_Input data:_
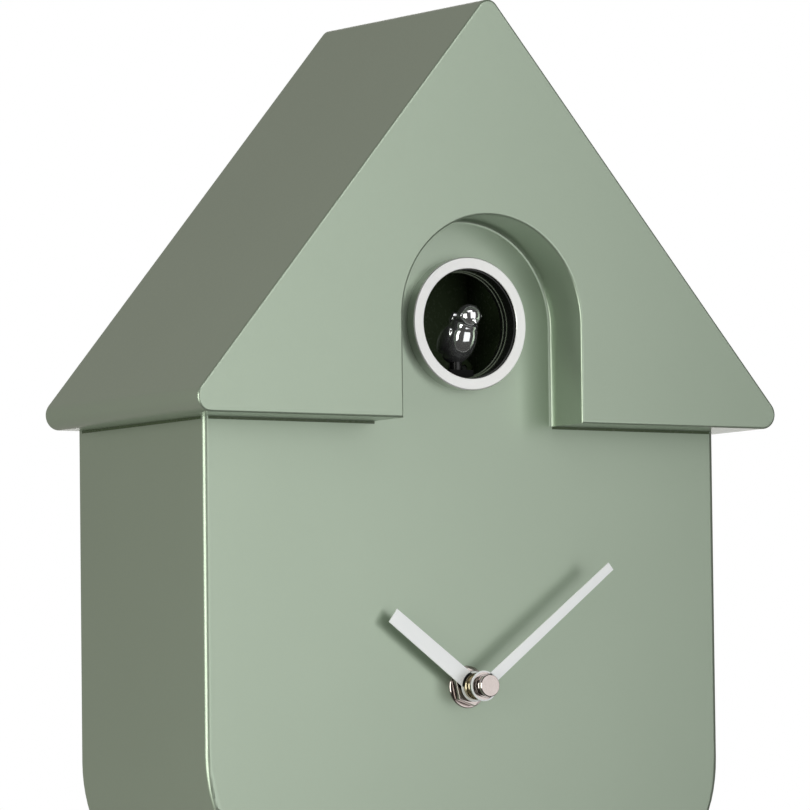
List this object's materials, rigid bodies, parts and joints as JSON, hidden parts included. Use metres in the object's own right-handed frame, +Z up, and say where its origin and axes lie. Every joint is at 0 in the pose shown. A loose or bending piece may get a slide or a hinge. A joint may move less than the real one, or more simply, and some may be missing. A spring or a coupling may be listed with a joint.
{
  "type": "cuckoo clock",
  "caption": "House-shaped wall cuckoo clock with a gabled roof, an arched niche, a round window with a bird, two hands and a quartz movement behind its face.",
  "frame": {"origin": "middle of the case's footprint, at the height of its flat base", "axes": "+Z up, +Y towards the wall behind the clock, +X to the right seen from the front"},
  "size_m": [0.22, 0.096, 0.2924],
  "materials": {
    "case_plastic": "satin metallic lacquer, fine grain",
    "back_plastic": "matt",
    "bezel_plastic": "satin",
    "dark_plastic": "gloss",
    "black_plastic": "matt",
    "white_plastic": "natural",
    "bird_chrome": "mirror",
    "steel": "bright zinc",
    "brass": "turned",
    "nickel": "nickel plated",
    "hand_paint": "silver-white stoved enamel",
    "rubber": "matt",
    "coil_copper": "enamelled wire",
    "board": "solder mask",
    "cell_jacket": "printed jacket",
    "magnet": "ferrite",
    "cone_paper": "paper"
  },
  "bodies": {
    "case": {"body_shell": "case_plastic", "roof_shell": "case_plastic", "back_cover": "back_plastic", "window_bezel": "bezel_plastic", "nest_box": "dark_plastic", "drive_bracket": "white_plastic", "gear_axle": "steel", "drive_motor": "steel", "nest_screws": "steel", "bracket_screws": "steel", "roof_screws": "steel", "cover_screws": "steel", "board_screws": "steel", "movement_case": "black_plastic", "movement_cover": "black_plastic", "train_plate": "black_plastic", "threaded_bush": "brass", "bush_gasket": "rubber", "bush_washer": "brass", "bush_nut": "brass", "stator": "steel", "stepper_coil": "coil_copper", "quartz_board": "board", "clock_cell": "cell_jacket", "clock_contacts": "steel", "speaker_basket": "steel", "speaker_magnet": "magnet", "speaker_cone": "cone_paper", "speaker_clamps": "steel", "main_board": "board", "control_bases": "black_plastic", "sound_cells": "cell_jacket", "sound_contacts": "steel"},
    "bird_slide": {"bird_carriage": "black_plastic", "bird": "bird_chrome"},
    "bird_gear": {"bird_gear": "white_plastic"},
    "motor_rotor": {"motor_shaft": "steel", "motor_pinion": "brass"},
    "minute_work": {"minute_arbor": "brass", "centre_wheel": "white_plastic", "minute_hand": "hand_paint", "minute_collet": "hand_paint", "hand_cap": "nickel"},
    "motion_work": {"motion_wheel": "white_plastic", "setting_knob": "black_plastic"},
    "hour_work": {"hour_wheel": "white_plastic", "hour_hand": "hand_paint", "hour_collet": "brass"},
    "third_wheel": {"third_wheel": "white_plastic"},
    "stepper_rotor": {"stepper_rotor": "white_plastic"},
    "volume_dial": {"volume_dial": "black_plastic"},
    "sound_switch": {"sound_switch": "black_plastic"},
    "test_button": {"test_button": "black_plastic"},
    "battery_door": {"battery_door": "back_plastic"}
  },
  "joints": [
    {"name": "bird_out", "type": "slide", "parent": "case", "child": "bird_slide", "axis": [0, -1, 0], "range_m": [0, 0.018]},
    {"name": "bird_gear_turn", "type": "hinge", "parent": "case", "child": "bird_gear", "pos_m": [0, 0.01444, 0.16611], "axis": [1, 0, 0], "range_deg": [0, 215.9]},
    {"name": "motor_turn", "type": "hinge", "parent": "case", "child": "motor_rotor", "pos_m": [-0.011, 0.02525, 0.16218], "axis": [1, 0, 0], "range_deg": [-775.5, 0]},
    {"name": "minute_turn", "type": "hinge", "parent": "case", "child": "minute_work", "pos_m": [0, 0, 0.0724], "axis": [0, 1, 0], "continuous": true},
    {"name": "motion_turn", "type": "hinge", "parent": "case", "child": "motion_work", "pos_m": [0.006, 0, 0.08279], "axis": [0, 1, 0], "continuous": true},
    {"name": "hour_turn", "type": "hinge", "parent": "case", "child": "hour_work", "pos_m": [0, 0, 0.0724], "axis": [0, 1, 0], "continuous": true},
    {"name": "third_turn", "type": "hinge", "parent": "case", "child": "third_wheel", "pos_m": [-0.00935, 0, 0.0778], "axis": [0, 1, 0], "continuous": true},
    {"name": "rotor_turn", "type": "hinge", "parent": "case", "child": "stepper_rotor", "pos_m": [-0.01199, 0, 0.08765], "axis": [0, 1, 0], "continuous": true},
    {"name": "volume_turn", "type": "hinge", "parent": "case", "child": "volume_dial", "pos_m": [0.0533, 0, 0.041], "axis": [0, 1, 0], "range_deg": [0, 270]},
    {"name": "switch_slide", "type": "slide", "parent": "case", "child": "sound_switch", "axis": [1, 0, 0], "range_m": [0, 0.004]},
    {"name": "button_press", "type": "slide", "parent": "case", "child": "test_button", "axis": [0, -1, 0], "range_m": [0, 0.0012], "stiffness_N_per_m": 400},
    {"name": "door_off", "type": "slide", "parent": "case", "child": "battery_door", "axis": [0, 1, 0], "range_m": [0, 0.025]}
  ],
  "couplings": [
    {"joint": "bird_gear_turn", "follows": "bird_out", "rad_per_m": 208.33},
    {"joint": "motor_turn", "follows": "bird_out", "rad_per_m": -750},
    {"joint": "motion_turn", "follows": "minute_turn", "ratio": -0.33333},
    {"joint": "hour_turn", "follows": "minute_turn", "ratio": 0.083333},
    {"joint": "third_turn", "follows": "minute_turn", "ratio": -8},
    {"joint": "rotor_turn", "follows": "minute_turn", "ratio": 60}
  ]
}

==

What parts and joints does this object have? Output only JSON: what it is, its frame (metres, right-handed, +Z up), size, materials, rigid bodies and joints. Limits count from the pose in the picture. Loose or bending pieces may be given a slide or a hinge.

_What needs to be done:_
Review the preceding data and report every line that includes the string "axes".

_Solution for this exercise:_
List this object's materials, rigid bodies, parts and joints as JSON, hidden parts included. Use metres in the object's own right-handed frame, +Z up, and say where its origin and axes lie. Every joint is at 0 in the pose shown. A loose or bending piece may get a slide or a hinge. A joint may move less than the real one, or more simply, and some may be missing. A spring or a coupling may be listed with a joint.
  "frame": {"origin": "middle of the case's footprint, at the height of its flat base", "axes": "+Z up, +Y towards the wall behind the clock, +X to the right seen from the front"},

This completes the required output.